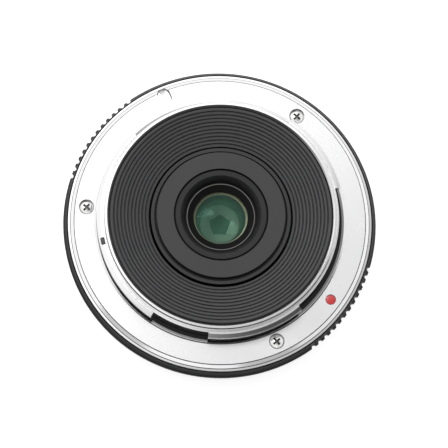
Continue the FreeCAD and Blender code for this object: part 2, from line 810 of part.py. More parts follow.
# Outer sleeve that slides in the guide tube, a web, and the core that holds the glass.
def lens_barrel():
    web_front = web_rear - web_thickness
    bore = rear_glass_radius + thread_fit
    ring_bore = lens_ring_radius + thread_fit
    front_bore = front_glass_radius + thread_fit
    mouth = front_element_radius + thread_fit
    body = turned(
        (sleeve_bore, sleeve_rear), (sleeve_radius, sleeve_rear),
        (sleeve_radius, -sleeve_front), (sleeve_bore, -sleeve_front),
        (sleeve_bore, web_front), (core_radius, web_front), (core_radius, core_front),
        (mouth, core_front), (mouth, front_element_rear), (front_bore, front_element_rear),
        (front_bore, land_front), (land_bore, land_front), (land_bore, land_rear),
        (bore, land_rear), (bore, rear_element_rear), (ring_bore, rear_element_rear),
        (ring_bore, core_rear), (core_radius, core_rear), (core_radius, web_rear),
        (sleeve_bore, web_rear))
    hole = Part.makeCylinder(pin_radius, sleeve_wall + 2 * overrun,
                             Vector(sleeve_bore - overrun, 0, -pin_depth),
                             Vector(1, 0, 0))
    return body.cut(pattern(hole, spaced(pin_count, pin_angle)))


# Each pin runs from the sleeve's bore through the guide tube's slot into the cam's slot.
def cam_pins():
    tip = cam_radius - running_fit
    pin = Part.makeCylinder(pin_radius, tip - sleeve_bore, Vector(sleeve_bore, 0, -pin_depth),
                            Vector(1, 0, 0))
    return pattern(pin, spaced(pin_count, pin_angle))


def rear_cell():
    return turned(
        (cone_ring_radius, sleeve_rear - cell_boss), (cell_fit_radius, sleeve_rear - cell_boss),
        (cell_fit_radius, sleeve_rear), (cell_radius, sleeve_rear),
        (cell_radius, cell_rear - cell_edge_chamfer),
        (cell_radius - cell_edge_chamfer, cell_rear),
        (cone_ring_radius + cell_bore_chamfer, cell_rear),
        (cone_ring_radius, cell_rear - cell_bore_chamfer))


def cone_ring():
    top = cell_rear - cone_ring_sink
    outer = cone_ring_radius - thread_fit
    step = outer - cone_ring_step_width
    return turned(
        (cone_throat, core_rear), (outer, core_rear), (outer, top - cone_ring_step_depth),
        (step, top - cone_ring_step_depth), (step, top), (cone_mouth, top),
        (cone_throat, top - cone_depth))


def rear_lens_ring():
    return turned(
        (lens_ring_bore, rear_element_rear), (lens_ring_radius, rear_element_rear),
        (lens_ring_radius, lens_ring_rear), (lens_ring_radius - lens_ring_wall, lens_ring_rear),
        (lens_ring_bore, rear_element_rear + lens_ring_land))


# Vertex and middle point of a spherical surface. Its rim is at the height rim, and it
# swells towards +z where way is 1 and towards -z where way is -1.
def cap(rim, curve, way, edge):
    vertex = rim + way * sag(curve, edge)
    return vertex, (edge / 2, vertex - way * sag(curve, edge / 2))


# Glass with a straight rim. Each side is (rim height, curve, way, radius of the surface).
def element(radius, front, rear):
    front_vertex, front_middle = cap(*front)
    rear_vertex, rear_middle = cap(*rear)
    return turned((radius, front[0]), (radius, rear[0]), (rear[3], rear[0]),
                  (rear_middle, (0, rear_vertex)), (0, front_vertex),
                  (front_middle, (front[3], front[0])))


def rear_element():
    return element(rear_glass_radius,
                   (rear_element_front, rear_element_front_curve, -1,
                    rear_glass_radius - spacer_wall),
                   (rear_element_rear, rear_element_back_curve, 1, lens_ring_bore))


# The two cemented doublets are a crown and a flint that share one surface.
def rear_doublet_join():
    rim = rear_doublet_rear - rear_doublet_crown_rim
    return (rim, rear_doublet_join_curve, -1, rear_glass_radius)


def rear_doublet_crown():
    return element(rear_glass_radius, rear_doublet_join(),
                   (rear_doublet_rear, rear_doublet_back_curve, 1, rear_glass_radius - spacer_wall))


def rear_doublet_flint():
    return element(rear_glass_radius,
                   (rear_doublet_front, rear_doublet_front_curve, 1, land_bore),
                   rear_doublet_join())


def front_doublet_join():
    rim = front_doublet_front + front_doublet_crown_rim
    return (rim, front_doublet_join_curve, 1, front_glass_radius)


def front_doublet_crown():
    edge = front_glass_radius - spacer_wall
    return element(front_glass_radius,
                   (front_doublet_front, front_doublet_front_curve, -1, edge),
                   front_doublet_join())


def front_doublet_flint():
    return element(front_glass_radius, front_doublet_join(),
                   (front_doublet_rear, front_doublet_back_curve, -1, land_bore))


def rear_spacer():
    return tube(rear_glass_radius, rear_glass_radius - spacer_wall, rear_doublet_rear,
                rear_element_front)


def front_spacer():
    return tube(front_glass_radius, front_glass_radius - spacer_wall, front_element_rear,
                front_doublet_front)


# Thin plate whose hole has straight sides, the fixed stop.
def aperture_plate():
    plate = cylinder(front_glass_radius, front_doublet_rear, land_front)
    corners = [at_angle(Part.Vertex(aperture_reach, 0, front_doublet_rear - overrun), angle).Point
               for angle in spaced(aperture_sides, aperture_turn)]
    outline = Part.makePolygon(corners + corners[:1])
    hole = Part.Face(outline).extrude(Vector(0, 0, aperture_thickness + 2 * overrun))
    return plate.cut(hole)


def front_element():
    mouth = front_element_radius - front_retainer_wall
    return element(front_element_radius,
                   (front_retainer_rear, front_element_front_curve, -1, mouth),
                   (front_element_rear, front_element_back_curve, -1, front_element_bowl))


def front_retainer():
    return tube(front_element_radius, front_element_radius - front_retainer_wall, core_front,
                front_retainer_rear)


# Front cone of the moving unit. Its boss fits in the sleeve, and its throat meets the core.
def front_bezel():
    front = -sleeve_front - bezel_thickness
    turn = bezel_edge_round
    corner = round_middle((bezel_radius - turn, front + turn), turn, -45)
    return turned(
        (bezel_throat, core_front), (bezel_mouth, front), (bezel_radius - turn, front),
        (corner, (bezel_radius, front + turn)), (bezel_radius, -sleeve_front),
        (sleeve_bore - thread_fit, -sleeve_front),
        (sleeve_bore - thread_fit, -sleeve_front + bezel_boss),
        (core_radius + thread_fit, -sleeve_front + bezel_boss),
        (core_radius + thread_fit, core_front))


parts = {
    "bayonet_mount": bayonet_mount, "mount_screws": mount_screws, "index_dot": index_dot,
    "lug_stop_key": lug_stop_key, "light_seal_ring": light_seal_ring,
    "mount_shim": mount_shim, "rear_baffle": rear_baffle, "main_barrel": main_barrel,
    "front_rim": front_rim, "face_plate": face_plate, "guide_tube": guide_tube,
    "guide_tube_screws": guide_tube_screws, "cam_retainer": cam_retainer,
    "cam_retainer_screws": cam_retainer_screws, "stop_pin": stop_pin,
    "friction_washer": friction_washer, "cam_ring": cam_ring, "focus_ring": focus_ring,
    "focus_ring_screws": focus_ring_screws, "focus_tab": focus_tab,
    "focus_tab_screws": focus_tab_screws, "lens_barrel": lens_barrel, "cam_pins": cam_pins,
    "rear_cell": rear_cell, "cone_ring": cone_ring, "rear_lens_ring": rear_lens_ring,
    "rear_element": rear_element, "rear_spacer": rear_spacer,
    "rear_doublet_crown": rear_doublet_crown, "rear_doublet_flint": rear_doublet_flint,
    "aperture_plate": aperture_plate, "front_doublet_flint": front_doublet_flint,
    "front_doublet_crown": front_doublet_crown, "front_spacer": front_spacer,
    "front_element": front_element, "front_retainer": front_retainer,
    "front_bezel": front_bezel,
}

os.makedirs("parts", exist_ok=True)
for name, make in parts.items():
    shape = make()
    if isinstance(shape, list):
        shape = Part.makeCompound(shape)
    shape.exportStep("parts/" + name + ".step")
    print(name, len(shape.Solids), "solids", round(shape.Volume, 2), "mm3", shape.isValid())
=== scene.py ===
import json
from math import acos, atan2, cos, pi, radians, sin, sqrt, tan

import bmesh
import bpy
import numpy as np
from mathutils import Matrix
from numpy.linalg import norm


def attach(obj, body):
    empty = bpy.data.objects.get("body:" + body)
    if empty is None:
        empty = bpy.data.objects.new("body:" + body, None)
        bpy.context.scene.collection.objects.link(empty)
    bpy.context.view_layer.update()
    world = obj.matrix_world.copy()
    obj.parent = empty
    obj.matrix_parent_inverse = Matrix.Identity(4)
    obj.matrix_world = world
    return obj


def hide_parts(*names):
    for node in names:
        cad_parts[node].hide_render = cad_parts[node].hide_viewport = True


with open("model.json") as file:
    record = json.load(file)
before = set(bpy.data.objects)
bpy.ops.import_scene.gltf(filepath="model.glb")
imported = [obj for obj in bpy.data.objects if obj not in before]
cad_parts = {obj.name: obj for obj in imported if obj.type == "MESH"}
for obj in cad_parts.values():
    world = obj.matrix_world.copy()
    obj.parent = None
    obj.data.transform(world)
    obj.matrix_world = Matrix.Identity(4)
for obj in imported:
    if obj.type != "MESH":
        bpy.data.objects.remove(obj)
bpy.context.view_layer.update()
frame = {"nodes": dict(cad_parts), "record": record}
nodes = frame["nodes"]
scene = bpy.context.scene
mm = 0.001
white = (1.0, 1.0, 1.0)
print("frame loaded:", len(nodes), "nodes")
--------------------
Exercise directions: Begin with the line containing "for name, make" and end with the line containing "in imported if"; repeat every line from start to finish exactly, and nothing outside them.

Worked solution:
for name, make in parts.items():
    shape = make()
    if isinstance(shape, list):
        shape = Part.makeCompound(shape)
    shape.exportStep("parts/" + name + ".step")
    print(name, len(shape.Solids), "solids", round(shape.Volume, 2), "mm3", shape.isValid())
=== scene.py ===
import json
from math import acos, atan2, cos, pi, radians, sin, sqrt, tan

import bmesh
import bpy
import numpy as np
from mathutils import Matrix
from numpy.linalg import norm


def attach(obj, body):
    empty = bpy.data.objects.get("body:" + body)
    if empty is None:
        empty = bpy.data.objects.new("body:" + body, None)
        bpy.context.scene.collection.objects.link(empty)
    bpy.context.view_layer.update()
    world = obj.matrix_world.copy()
    obj.parent = empty
    obj.matrix_parent_inverse = Matrix.Identity(4)
    obj.matrix_world = world
    return obj


def hide_parts(*names):
    for node in names:
        cad_parts[node].hide_render = cad_parts[node].hide_viewport = True


with open("model.json") as file:
    record = json.load(file)
before = set(bpy.data.objects)
bpy.ops.import_scene.gltf(filepath="model.glb")
imported = [obj for obj in bpy.data.objects if obj not in before]
cad_parts = {obj.name: obj for obj in imported if obj.type == "MESH"}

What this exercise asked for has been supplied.